* [Stated problem] Exactly the lines from the one with "return profile.sketch" to the one with "record = json.load(file)", both included, are to be printed again; leave out the rest.

* [Source data]
******************************
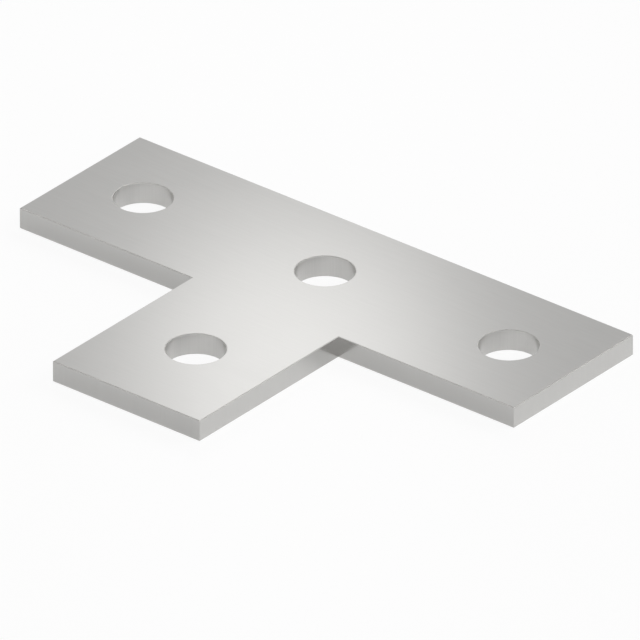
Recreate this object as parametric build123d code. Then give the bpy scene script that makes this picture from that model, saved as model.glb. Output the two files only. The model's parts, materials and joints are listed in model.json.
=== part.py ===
from build123d import *
import os

# Flat T plate bracket, cut from one piece of steel plate, in millimetres.
# It lies on its underside at Z = 0. The origin is on the axis of the centre hole,
# the bar of the T runs along X, and the stem points to -Y.

# Driving dimensions
thickness = 5.0
bar_width = 40.0
stem_width = 40.0
stem_length = 46.0  # from the bar's edge to the stem's free end
hole_diameter = 13.0  # clears a 12 mm bolt
bar_hole_pitch = 50.0  # from the centre hole to each outer hole of the bar
bar_end_distance = 17.5  # from an outer hole's axis to the bar's end
stem_end_distance = 23.0  # from the stem hole's axis to the stem's free end
edge_break = 0.15  # the deburred edge around both faces and round each hole

# Sizes that follow
bar_length = 2 * (bar_hole_pitch + bar_end_distance)
stem_tip = bar_width / 2 + stem_length  # from the centre hole to the stem's free end
stem_hole_offset = stem_tip - stem_end_distance


def hole_centres():
    """Where the four bolt holes are: three in a row along the bar and one in the stem."""
    along_bar = [(x, 0) for x in (-bar_hole_pitch, 0, bar_hole_pitch)]
    return along_bar + [(0, -stem_hole_offset)]


def tee_profile():
    """The T seen from above, with its holes. The bar and the stem meet in square corners."""
    with BuildSketch() as profile:
        Rectangle(bar_length, bar_width)
        Rectangle(stem_width, stem_tip, align=(Align.CENTER, Align.MAX))
        with Locations(*hole_centres()):
            Circle(hole_diameter / 2, mode=Mode.SUBTRACT)
    return profile.sketch


def tee_plate():
    """The plate at its full thickness, with the sharp edge taken off both of its faces.

    The upright corners between two cut edges stay sharp.
    """
    with BuildPart() as plate:
        add(tee_profile())
        extrude(amount=thickness)
        levels = plate.edges().group_by(Axis.Z)
        chamfer(levels[0] + levels[-1], length=edge_break)
    return plate.part


os.makedirs("parts", exist_ok=True)
export_step(tee_plate(), "parts/tee_plate.step")
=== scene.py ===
import json
import math

import bpy
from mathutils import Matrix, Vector


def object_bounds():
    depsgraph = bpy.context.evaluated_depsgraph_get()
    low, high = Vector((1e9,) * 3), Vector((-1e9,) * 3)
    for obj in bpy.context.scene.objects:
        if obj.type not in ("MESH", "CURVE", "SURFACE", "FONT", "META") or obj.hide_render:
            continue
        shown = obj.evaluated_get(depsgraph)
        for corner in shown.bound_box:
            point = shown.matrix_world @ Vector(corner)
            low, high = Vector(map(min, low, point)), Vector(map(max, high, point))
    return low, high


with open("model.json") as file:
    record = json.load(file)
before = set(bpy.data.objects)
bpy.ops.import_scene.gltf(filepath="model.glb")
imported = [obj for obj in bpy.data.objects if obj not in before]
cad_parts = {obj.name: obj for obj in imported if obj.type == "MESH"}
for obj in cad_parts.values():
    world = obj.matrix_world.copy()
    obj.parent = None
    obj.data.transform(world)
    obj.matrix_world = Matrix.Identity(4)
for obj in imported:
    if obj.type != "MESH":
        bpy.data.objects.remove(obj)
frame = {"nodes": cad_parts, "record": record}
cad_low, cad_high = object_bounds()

# Everything is in metres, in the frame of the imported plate: X along the bar of the T,
# the stem towards -Y, the underside on Z = 0. Angles are in degrees.
MM = 0.001

# Camera: a very long lens, because the photograph is a parallel view
IMAGE_PIXELS = 640
LENS_MM = 1350.0
SENSOR_MM = 36.0
CAMERA_AZIMUTH = 39.251  # from -Y towards +X
CAMERA_ELEVATION = 29.627
LOOK_AT = Vector((12.502, -16.965, 5.0)) * MM  # on the upper face, mid picture
PIXELS_PER_METRE = 4739.2
CLIP_NEAR = 0.01  # share of the camera's distance
CLIP_FAR = 4.0  # the same

# Room light, where 1 is white: an even sky with soft lights in it, above a nearly white horizon.
# Each soft light has an azimuth and an elevation, counted as the camera's are, a reach and a level.
SKY_LEVEL = 0.32
SOFT_LIGHTS = {
    "back": (219.0, 30.0, 38.5, 0.41),
    "key": (141.0, 33.0, 23.0, 4.5),
    "fill": (42.0, 55.5, 26.0, 5.0),
}
HORIZON_LEVEL = 0.975
HORIZON_TOP = 1.0  # up to this elevation there is only the horizon's light
SKY_START = 28.0  # and from this one only the sky's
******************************
* [Final result]
    return profile.sketch


def tee_plate():
    """The plate at its full thickness, with the sharp edge taken off both of its faces.

    The upright corners between two cut edges stay sharp.
    """
    with BuildPart() as plate:
        add(tee_profile())
        extrude(amount=thickness)
        levels = plate.edges().group_by(Axis.Z)
        chamfer(levels[0] + levels[-1], length=edge_break)
    return plate.part


os.makedirs("parts", exist_ok=True)
export_step(tee_plate(), "parts/tee_plate.step")
=== scene.py ===
import json
import math

import bpy
from mathutils import Matrix, Vector


def object_bounds():
    depsgraph = bpy.context.evaluated_depsgraph_get()
    low, high = Vector((1e9,) * 3), Vector((-1e9,) * 3)
    for obj in bpy.context.scene.objects:
        if obj.type not in ("MESH", "CURVE", "SURFACE", "FONT", "META") or obj.hide_render:
            continue
        shown = obj.evaluated_get(depsgraph)
        for corner in shown.bound_box:
            point = shown.matrix_world @ Vector(corner)
            low, high = Vector(map(min, low, point)), Vector(map(max, high, point))
    return low, high


with open("model.json") as file:
    record = json.load(file)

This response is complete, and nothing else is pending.